改訂新版 世界大百科事典 「獅子座三十二話」の意味・わかりやすい解説
獅子座三十二話 (ししざさんじゅうにわ)
《パンチャタントラ》《屍鬼二十五話》と並ぶ,インドの代表的な説話集。原題は《シンハーサナ・ドバートリンシカーSiṃhāsanadvātriṃśikā》。《ビクラマ・チャリタVikramcarita(ビクラマ王の行動)》とも呼ばれている。名君ビクラマ・アーディティヤ王は,インドラ神(帝釈天)から32個の女人像で飾られた玉座(獅子座)を授けられる。王が戦死した後,ダーラーのボージャ王は玉座を発見し,その上に座ろうとすると,女人像の一つが,〈ビクラマ王と同様の勇気をそなえていないならば,玉座に座ってはならぬ〉と告げ,ビクラマ王の勇気ある行動を物語る。
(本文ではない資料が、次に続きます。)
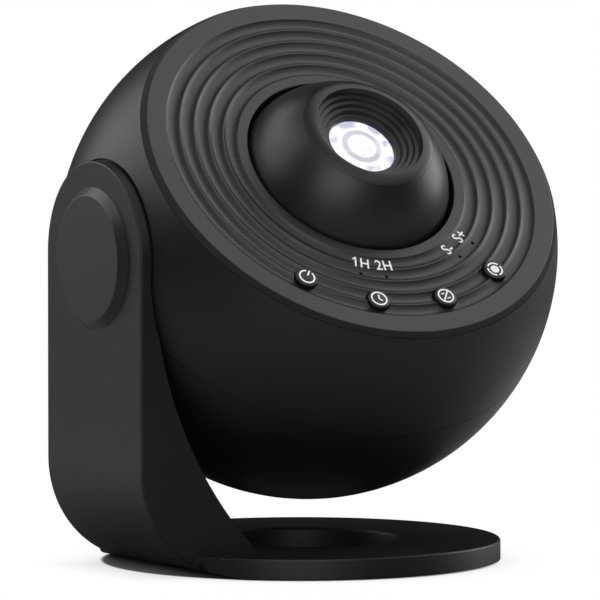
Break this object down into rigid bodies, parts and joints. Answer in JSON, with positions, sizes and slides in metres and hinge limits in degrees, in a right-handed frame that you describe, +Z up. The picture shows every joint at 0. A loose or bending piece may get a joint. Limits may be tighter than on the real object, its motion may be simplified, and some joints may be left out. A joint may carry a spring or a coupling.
{
  "type": "planetarium projector",
  "caption": "Tabletop planetarium projector: a ball head with a ringed face, stepped lens funnel and push buttons, tilting on one curved arm above a flat ring base.",
  "frame": {"origin": "on the table, under the middle of the whole object's box, 1.4 mm behind the ball's centre", "axes": "+Z up; the ringed face looks along -Y and 45 degrees up; the arm stands on the -X side and the tilt axis is along X"},
  "size_m": [0.13, 0.1274, 0.1434],
  "materials": {
    "body_plastic": "fine satin texture",
    "face_plastic": "fine satin texture",
    "nose_plastic": "satin",
    "cap_plastic": "semi-gloss",
    "button_plastic": "satin with white printed marks",
    "inner_plastic": "moulded",
    "clear_glass": "polished",
    "slide_film": "dark film with clear dots",
    "light_pipe": "smoked clear",
    "lamp_emitter": "clear dome over a white chip",
    "circuit_board": "solder mask",
    "lamp_board_metal": "bead blasted",
    "component_plastic": "moulded",
    "steel": "zinc plated",
    "ballast_steel": "as punched",
    "hub_metal": "turned",
    "bearing_plastic": "acetal",
    "lead_sleeve": "vinyl",
    "foot_rubber": "matt"
  },
  "bodies": {
    "stand": {"stand_body": "body_plastic", "base_cover": "inner_plastic", "ballast_ring": "ballast_steel", "rubber_feet": "foot_rubber", "base_screws": "steel", "pivot_cap": "cap_plastic", "pivot_bush": "bearing_plastic", "wave_washer": "steel", "friction_washer": "bearing_plastic"},
    "head": {"front_shell": "body_plastic", "rear_shell": "body_plastic", "face_plate": "face_plastic", "objective_tube": "inner_plastic", "chassis_plate": "inner_plastic", "condenser_housing": "inner_plastic", "condenser_lens_front": "clear_glass", "condenser_spacer": "inner_plastic", "condenser_lens_rear": "clear_glass", "lamp_reflector": "lamp_board_metal", "lamp_led": "lamp_emitter", "lamp_board": "lamp_board_metal", "heat_sink": "lamp_board_metal", "drive_motor": "steel", "tact_switches": "inner_plastic", "button_board": "circuit_board", "indicator_leds": "lamp_emitter", "light_pipes": "light_pipe", "main_board": "circuit_board", "board_parts": "component_plastic", "power_inlet": "steel", "inlet_board": "circuit_board", "wire_leads": "lead_sleeve", "shell_screws": "steel", "chassis_screws": "steel", "face_screws": "steel", "small_screws": "steel", "pivot_hub": "hub_metal", "hub_screws": "steel", "pivot_snap_ring": "steel"},
    "focus_dial": {"dome_shell": "nose_plastic", "nose_funnel": "nose_plastic", "front_window": "clear_glass", "cam_sleeve": "inner_plastic", "dome_retainer": "inner_plastic"},
    "focus_cell": {"lens_cell": "inner_plastic", "cell_pins": "steel", "objective_lens_front": "clear_glass", "objective_lens_rear": "clear_glass", "cell_retaining_ring": "steel"},
    "slide_carrier": {"carrier_gear": "inner_plastic", "slide_disc": "slide_film", "slide_clip": "steel"},
    "motor_rotor": {"motor_pinion": "inner_plastic", "motor_shaft": "steel"},
    "button_power": {"button_power": "button_plastic"},
    "button_timer": {"button_timer": "button_plastic"},
    "button_rotation": {"button_rotation": "button_plastic"},
    "button_light": {"button_light": "button_plastic"}
  },
  "joints": [
    {"name": "head_tilt", "type": "hinge", "parent": "stand", "child": "head", "pos_m": [0, -0.00137, 0.081], "axis": [1, 0, 0], "range_deg": [-45, 45]},
    {"name": "focus_turn", "type": "hinge", "parent": "head", "child": "focus_dial", "pos_m": [0, -0.00137, 0.081], "axis": [0, -0.7071, 0.7071], "range_deg": [-60, 60]},
    {"name": "focus_travel", "type": "slide", "parent": "head", "child": "focus_cell", "axis": [0, -0.7071, 0.7071], "range_m": [-0.0015, 0.0015]},
    {"name": "slide_spin", "type": "hinge", "parent": "head", "child": "slide_carrier", "pos_m": [0, -0.00137, 0.081], "axis": [0, -0.7071, 0.7071], "continuous": true},
    {"name": "motor_spin", "type": "hinge", "parent": "head", "child": "motor_rotor", "pos_m": [0, 0.0139, 0.09627], "axis": [0, -0.7071, 0.7071], "continuous": true},
    {"name": "power_press", "type": "slide", "parent": "head", "child": "button_power", "axis": [0, 0.7071, -0.7071], "range_m": [0, 0.0006], "stiffness_N_per_m": 600, "springref_m": -0.0002},
    {"name": "timer_press", "type": "slide", "parent": "head", "child": "button_timer", "axis": [0, 0.7071, -0.7071], "range_m": [0, 0.0006], "stiffness_N_per_m": 600, "springref_m": -0.0002},
    {"name": "rotation_press", "type": "slide", "parent": "head", "child": "button_rotation", "axis": [0, 0.7071, -0.7071], "range_m": [0, 0.0006], "stiffness_N_per_m": 600, "springref_m": -0.0002},
    {"name": "light_press", "type": "slide", "parent": "head", "child": "button_light", "axis": [0, 0.7071, -0.7071], "range_m": [0, 0.0006], "stiffness_N_per_m": 600, "springref_m": -0.0002}
  ],
  "couplings": [
    {"joint": "focus_travel", "follows": "focus_turn", "m_per_rad": 0.0014324},
    {"joint": "motor_spin", "follows": "slide_spin", "ratio": -5}
  ]
}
こうして,32の女人像は次々と物語をする。《屍鬼二十五話》と比較すると,物語は単調であり,教訓的であるが,広く愛読された説話集で,種々の伝本が残存している。本書の成立年代は定かではないが,ダーラーのボージャ王が登場することから,11世紀以前ではありえず,おそらく13世紀ごろに成立したと推定される。ペルシア語にも翻訳され,インドの内外に伝わった。